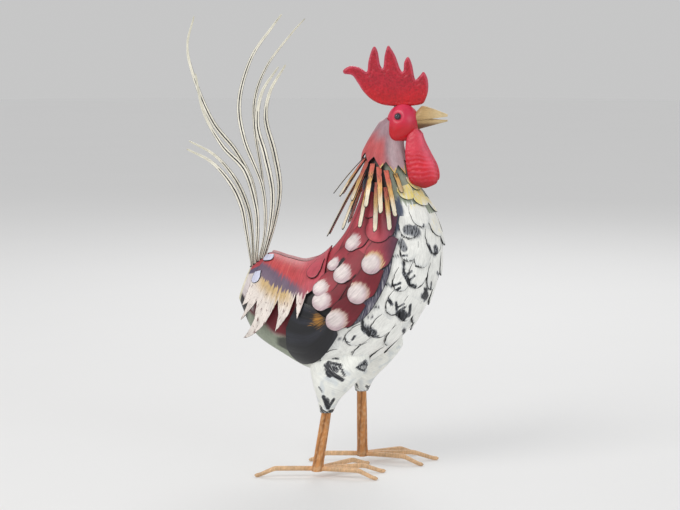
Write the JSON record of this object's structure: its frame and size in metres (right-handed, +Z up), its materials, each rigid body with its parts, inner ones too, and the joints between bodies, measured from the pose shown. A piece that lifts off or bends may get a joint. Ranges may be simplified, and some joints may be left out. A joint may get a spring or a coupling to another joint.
{
  "type": "rooster garden statue",
  "caption": "Standing garden rooster statue in painted sheet steel and rod, with overlapping feathers, a red comb and wattles, hanging neck strips and tall curved tail plumes.",
  "frame": {"origin": "middle of the bounding box's base, on the ground between the feet", "axes": "+X the way the bird faces, +Y to its left, +Z up"},
  "size_m": [0.3402, 0.1772, 0.5976],
  "materials": {
    "white_paint": "matt white paint over steel, brushed with grey and black",
    "red_paint": "satin red paint",
    "maroon_paint": "satin maroon paint with white feather tips",
    "black_paint": "satin black paint",
    "neck_paint": "matt pinkish grey paint with a red patch",
    "hackle_paint": "matt paint from salmon to cream",
    "plume_paint": "matt cream paint with black edges",
    "beak_paint": "satin tan paint",
    "leg_paint": "satin bronze paint",
    "eye_enamel": "gloss black enamel"
  },
  "bodies": {
    "root": {"beak_lower": "beak_paint", "beak_upper": "beak_paint", "body": "white_paint", "comb": "red_paint", "eye_left": "eye_enamel", "eye_right": "eye_enamel", "flight_feathers_left": "black_paint", "flight_feathers_right": "black_paint", "hackle_front_1": "hackle_paint", "hackle_front_2": "hackle_paint", "hackle_lower_1": "hackle_paint", "hackle_lower_10": "hackle_paint", "hackle_lower_2": "hackle_paint", "hackle_lower_3": "hackle_paint", "hackle_lower_4": "hackle_paint", "hackle_lower_5": "hackle_paint", "hackle_lower_6": "hackle_paint", "hackle_lower_7": "hackle_paint", "hackle_lower_8": "hackle_paint", "hackle_lower_9": "hackle_paint", "hackle_upper_1": "hackle_paint", "hackle_upper_10": "hackle_paint", "hackle_upper_11": "hackle_paint", "hackle_upper_2": "hackle_paint", "hackle_upper_3": "hackle_paint", "hackle_upper_4": "hackle_paint", "hackle_upper_5": "hackle_paint", "hackle_upper_6": "hackle_paint", "hackle_upper_7": "hackle_paint", "hackle_upper_8": "hackle_paint", "hackle_upper_9": "hackle_paint", "head": "red_paint", "leg_left": "leg_paint", "leg_right": "leg_paint", "neck_collar": "neck_paint", "saddle_left": "maroon_paint", "saddle_right": "maroon_paint", "tail_plume_1": "plume_paint", "tail_plume_2": "plume_paint", "tail_plume_3": "plume_paint", "tail_plume_4": "plume_paint", "tail_plume_5": "plume_paint", "tail_plume_6": "plume_paint", "tail_plume_7": "plume_paint", "tail_plume_8": "plume_paint", "thigh_left": "white_paint", "thigh_right": "white_paint", "toe_left_back": "leg_paint", "toe_left_inner": "leg_paint", "toe_left_middle": "leg_paint", "toe_left_outer": "leg_paint", "toe_right_back": "leg_paint", "toe_right_inner": "leg_paint", "toe_right_middle": "leg_paint", "toe_right_outer": "leg_paint", "wattle_left": "red_paint", "wattle_right": "red_paint", "wing_left": "maroon_paint", "wing_right": "maroon_paint"}
  },
  "joints": []
}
---
> _TASK REQUIREMENTS_
Extract the complete listing above, reproducing each line exactly.

> _TASK RESULT_
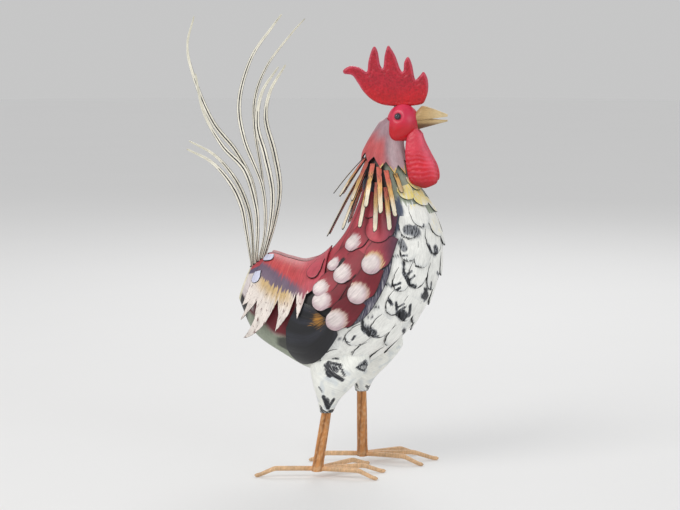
Write the JSON record of this object's structure: its frame and size in metres (right-handed, +Z up), its materials, each rigid body with its parts, inner ones too, and the joints between bodies, measured from the pose shown. A piece that lifts off or bends may get a joint. Ranges may be simplified, and some joints may be left out. A joint may get a spring or a coupling to another joint.
{
  "type": "rooster garden statue",
  "caption": "Standing garden rooster statue in painted sheet steel and rod, with overlapping feathers, a red comb and wattles, hanging neck strips and tall curved tail plumes.",
  "frame": {"origin": "middle of the bounding box's base, on the ground between the feet", "axes": "+X the way the bird faces, +Y to its left, +Z up"},
  "size_m": [0.3402, 0.1772, 0.5976],
  "materials": {
    "white_paint": "matt white paint over steel, brushed with grey and black",
    "red_paint": "satin red paint",
    "maroon_paint": "satin maroon paint with white feather tips",
    "black_paint": "satin black paint",
    "neck_paint": "matt pinkish grey paint with a red patch",
    "hackle_paint": "matt paint from salmon to cream",
    "plume_paint": "matt cream paint with black edges",
    "beak_paint": "satin tan paint",
    "leg_paint": "satin bronze paint",
    "eye_enamel": "gloss black enamel"
  },
  "bodies": {
    "root": {"beak_lower": "beak_paint", "beak_upper": "beak_paint", "body": "white_paint", "comb": "red_paint", "eye_left": "eye_enamel", "eye_right": "eye_enamel", "flight_feathers_left": "black_paint", "flight_feathers_right": "black_paint", "hackle_front_1": "hackle_paint", "hackle_front_2": "hackle_paint", "hackle_lower_1": "hackle_paint", "hackle_lower_10": "hackle_paint", "hackle_lower_2": "hackle_paint", "hackle_lower_3": "hackle_paint", "hackle_lower_4": "hackle_paint", "hackle_lower_5": "hackle_paint", "hackle_lower_6": "hackle_paint", "hackle_lower_7": "hackle_paint", "hackle_lower_8": "hackle_paint", "hackle_lower_9": "hackle_paint", "hackle_upper_1": "hackle_paint", "hackle_upper_10": "hackle_paint", "hackle_upper_11": "hackle_paint", "hackle_upper_2": "hackle_paint", "hackle_upper_3": "hackle_paint", "hackle_upper_4": "hackle_paint", "hackle_upper_5": "hackle_paint", "hackle_upper_6": "hackle_paint", "hackle_upper_7": "hackle_paint", "hackle_upper_8": "hackle_paint", "hackle_upper_9": "hackle_paint", "head": "red_paint", "leg_left": "leg_paint", "leg_right": "leg_paint", "neck_collar": "neck_paint", "saddle_left": "maroon_paint", "saddle_right": "maroon_paint", "tail_plume_1": "plume_paint", "tail_plume_2": "plume_paint", "tail_plume_3": "plume_paint", "tail_plume_4": "plume_paint", "tail_plume_5": "plume_paint", "tail_plume_6": "plume_paint", "tail_plume_7": "plume_paint", "tail_plume_8": "plume_paint", "thigh_left": "white_paint", "thigh_right": "white_paint", "toe_left_back": "leg_paint", "toe_left_inner": "leg_paint", "toe_left_middle": "leg_paint", "toe_left_outer": "leg_paint", "toe_right_back": "leg_paint", "toe_right_inner": "leg_paint", "toe_right_middle": "leg_paint", "toe_right_outer": "leg_paint", "wattle_left": "red_paint", "wattle_right": "red_paint", "wing_left": "maroon_paint", "wing_right": "maroon_paint"}
  },
  "joints": []
}